Output each line of the material exactly as it stands.
────────────────
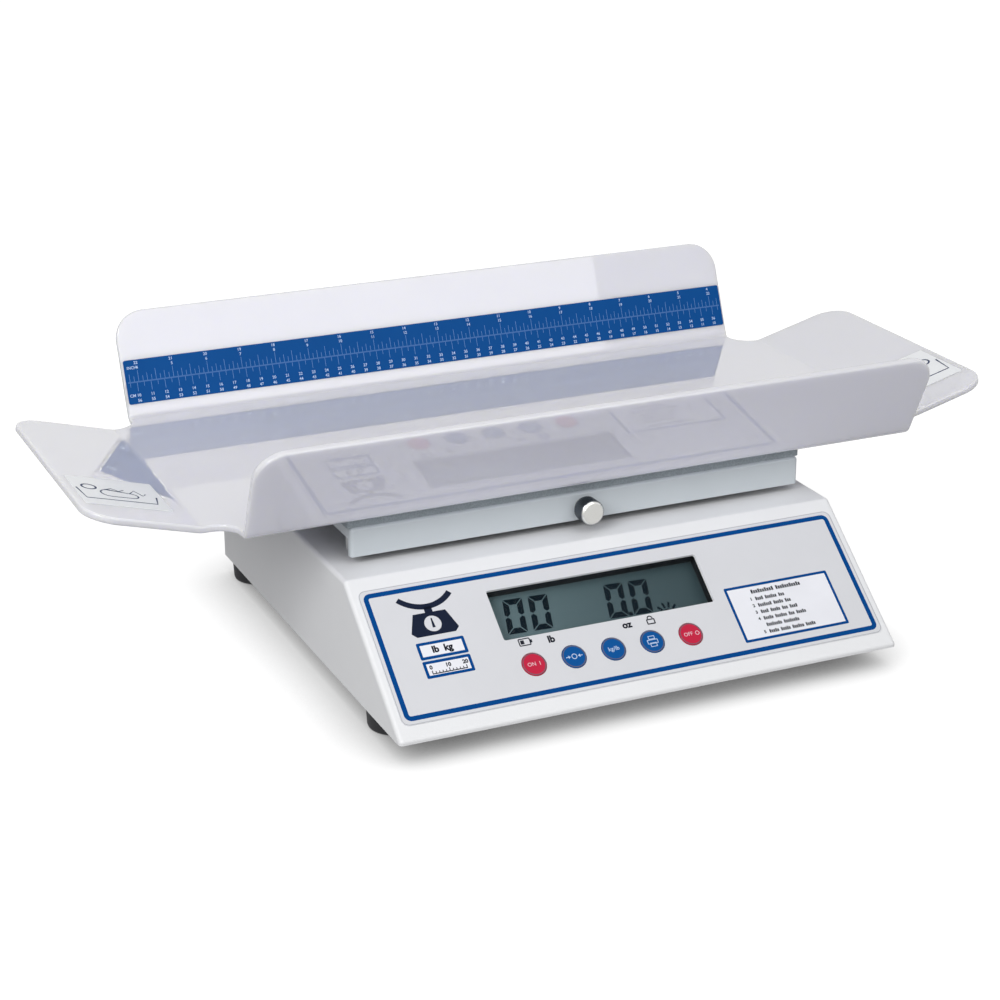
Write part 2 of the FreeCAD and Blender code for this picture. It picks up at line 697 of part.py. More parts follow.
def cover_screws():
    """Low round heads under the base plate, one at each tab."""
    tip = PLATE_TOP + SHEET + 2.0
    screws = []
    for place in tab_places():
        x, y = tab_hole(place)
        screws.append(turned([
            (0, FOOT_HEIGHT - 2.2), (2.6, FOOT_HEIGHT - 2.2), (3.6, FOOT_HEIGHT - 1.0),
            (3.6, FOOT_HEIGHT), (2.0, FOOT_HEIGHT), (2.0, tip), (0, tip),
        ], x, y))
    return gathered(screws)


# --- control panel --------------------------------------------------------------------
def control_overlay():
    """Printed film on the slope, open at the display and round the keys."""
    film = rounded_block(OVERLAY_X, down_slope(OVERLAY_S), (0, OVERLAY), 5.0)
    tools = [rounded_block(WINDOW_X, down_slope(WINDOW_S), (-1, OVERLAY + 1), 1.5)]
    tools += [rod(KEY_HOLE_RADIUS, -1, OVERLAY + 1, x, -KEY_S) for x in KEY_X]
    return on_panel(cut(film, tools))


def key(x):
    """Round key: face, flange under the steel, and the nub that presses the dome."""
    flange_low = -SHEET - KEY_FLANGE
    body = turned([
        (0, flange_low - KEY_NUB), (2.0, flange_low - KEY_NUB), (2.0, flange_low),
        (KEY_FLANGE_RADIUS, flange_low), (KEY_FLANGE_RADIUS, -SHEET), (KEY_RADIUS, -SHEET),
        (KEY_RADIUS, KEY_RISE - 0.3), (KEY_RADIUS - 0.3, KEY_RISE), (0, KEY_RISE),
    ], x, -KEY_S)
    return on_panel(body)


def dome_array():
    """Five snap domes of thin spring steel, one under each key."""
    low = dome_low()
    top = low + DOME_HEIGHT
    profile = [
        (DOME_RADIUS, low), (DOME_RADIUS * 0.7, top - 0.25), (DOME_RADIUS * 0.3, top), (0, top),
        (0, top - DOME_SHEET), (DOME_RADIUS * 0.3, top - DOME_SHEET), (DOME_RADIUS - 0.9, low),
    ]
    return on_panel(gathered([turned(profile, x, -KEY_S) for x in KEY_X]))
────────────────
→ FULL RESPONSE
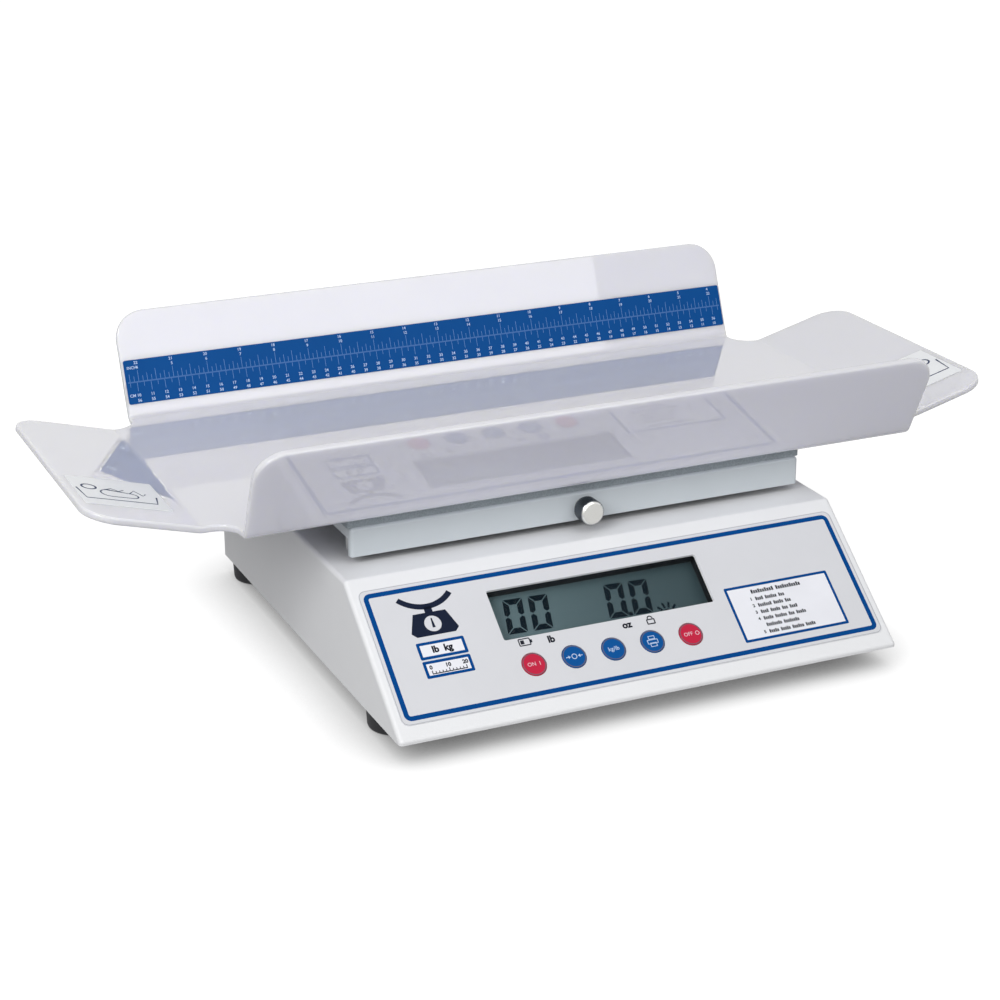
Write part 2 of the FreeCAD and Blender code for this picture. It picks up at line 697 of part.py. More parts follow.
def cover_screws():
    """Low round heads under the base plate, one at each tab."""
    tip = PLATE_TOP + SHEET + 2.0
    screws = []
    for place in tab_places():
        x, y = tab_hole(place)
        screws.append(turned([
            (0, FOOT_HEIGHT - 2.2), (2.6, FOOT_HEIGHT - 2.2), (3.6, FOOT_HEIGHT - 1.0),
            (3.6, FOOT_HEIGHT), (2.0, FOOT_HEIGHT), (2.0, tip), (0, tip),
        ], x, y))
    return gathered(screws)


# --- control panel --------------------------------------------------------------------
def control_overlay():
    """Printed film on the slope, open at the display and round the keys."""
    film = rounded_block(OVERLAY_X, down_slope(OVERLAY_S), (0, OVERLAY), 5.0)
    tools = [rounded_block(WINDOW_X, down_slope(WINDOW_S), (-1, OVERLAY + 1), 1.5)]
    tools += [rod(KEY_HOLE_RADIUS, -1, OVERLAY + 1, x, -KEY_S) for x in KEY_X]
    return on_panel(cut(film, tools))


def key(x):
    """Round key: face, flange under the steel, and the nub that presses the dome."""
    flange_low = -SHEET - KEY_FLANGE
    body = turned([
        (0, flange_low - KEY_NUB), (2.0, flange_low - KEY_NUB), (2.0, flange_low),
        (KEY_FLANGE_RADIUS, flange_low), (KEY_FLANGE_RADIUS, -SHEET), (KEY_RADIUS, -SHEET),
        (KEY_RADIUS, KEY_RISE - 0.3), (KEY_RADIUS - 0.3, KEY_RISE), (0, KEY_RISE),
    ], x, -KEY_S)
    return on_panel(body)


def dome_array():
    """Five snap domes of thin spring steel, one under each key."""
    low = dome_low()
    top = low + DOME_HEIGHT
    profile = [
        (DOME_RADIUS, low), (DOME_RADIUS * 0.7, top - 0.25), (DOME_RADIUS * 0.3, top), (0, top),
        (0, top - DOME_SHEET), (DOME_RADIUS * 0.3, top - DOME_SHEET), (DOME_RADIUS - 0.9, low),
    ]
    return on_panel(gathered([turned(profile, x, -KEY_S) for x in KEY_X]))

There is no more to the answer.